Other key differences
Another key difference that exists between the unaired pilot script Huffington Post got their hands on and what actually aired is probably the confusion surrounding Cersei and Jaime's relationship that the producers later identified as a problem. In the written scene, she's shown objecting to sex with him before Bran arrives in the window, instead of seeing him and then trying to save face. Without it being obvious that Bran had walked in on something he wasn't supposed to see, Jaime's motive for attempting to kill him would have been unclear.
Meanwhile, the White Walkers also talk to each other in their own unique language in the first iteration of the episode, and Jaime even taunts Ned over the death of his brother and father in the original script. Perhaps most significantly, Catelyn is much more amiable to Ned and Sansa moving to King's Landing and even hoped her daughter could become Joffrey's queen. And Jon Snow isn't quite as ostracized by his pseudo mother Catelyn in the earlier version of their dinner scene.
Blackmail
Game of Thrones fans may be eager to see what footage was too bad to make it to air, but so far, no plans to release the footage are in place — unless Kit Harington does something to upset the producers, at least.

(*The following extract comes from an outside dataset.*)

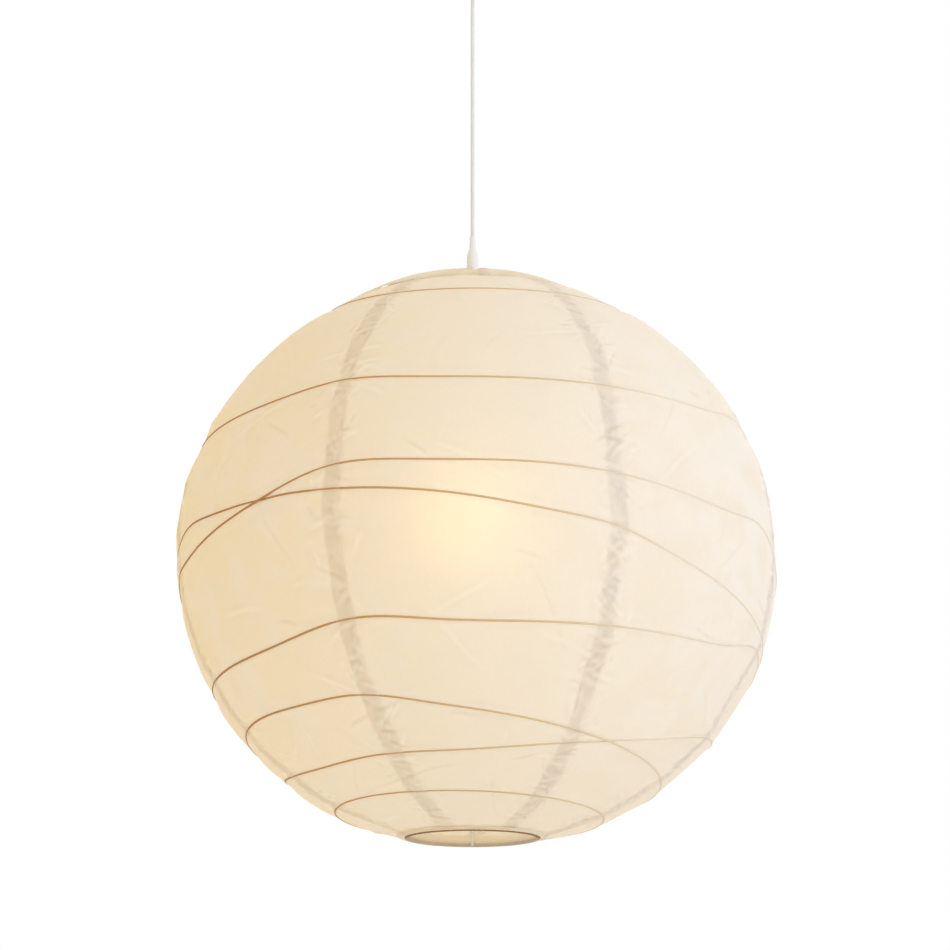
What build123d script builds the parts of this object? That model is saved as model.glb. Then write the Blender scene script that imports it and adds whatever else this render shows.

Harington told The Guardian that he understands why Game of Thrones' first pilot was trashed because "They made a lot of mistakes. It didn't look right, didn't feel right, had nothing different about it." He in particular didn't bear the same visage as Jon Snow and didn't sport the same hairstyle or beard that have become the character's signature look. According to him, that's enough fodder for the producers to hold over his head — he definitely does not want the reels to be released. "They say if I ever piss them off too much, they'll release it on YouTube," he told the publication. "Every now and then, they send me a screengrab, just as a threat." So now you know. If that long-lost Game of Thrones pilot does ever find its way online, it's because the King in the North got on someone's bad side and brought winter down on himself. For the watch.